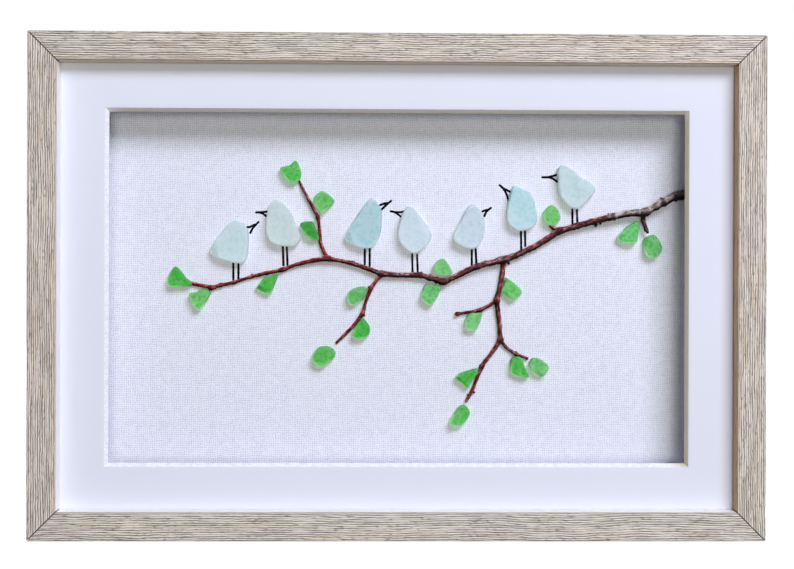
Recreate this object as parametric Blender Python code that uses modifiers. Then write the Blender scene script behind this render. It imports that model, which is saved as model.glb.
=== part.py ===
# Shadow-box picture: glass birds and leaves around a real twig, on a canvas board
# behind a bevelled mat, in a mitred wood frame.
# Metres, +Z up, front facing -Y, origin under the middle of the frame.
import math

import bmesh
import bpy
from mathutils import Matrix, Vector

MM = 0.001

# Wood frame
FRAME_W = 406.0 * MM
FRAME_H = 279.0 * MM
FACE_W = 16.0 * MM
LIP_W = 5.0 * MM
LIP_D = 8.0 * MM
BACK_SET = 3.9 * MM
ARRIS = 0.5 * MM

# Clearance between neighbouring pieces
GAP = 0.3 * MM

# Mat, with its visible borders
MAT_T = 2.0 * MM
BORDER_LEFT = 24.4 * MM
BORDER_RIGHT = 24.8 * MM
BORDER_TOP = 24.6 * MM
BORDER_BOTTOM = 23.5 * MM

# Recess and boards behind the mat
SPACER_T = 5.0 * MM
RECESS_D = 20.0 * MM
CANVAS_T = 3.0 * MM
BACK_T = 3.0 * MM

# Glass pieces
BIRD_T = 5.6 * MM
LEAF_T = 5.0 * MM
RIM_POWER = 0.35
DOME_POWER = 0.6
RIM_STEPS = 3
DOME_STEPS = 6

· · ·

* Required work:
Go through the material above line by line and copy it exactly.

* Answer to the problem:
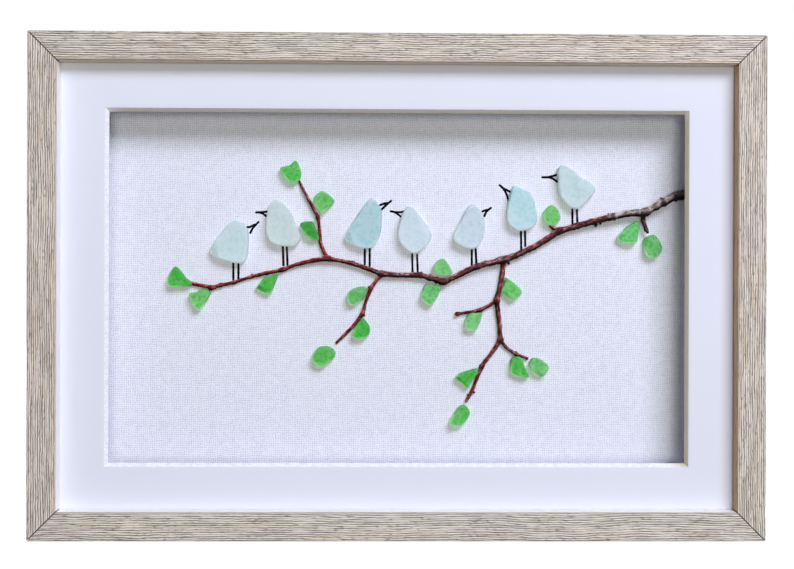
Recreate this object as parametric Blender Python code that uses modifiers. Then write the Blender scene script behind this render. It imports that model, which is saved as model.glb.
=== part.py ===
# Shadow-box picture: glass birds and leaves around a real twig, on a canvas board
# behind a bevelled mat, in a mitred wood frame.
# Metres, +Z up, front facing -Y, origin under the middle of the frame.
import math

import bmesh
import bpy
from mathutils import Matrix, Vector

MM = 0.001

# Wood frame
FRAME_W = 406.0 * MM
FRAME_H = 279.0 * MM
FACE_W = 16.0 * MM
LIP_W = 5.0 * MM
LIP_D = 8.0 * MM
BACK_SET = 3.9 * MM
ARRIS = 0.5 * MM

# Clearance between neighbouring pieces
GAP = 0.3 * MM

# Mat, with its visible borders
MAT_T = 2.0 * MM
BORDER_LEFT = 24.4 * MM
BORDER_RIGHT = 24.8 * MM
BORDER_TOP = 24.6 * MM
BORDER_BOTTOM = 23.5 * MM

# Recess and boards behind the mat
SPACER_T = 5.0 * MM
RECESS_D = 20.0 * MM
CANVAS_T = 3.0 * MM
BACK_T = 3.0 * MM

# Glass pieces
BIRD_T = 5.6 * MM
LEAF_T = 5.0 * MM
RIM_POWER = 0.35
DOME_POWER = 0.6
RIM_STEPS = 3
DOME_STEPS = 6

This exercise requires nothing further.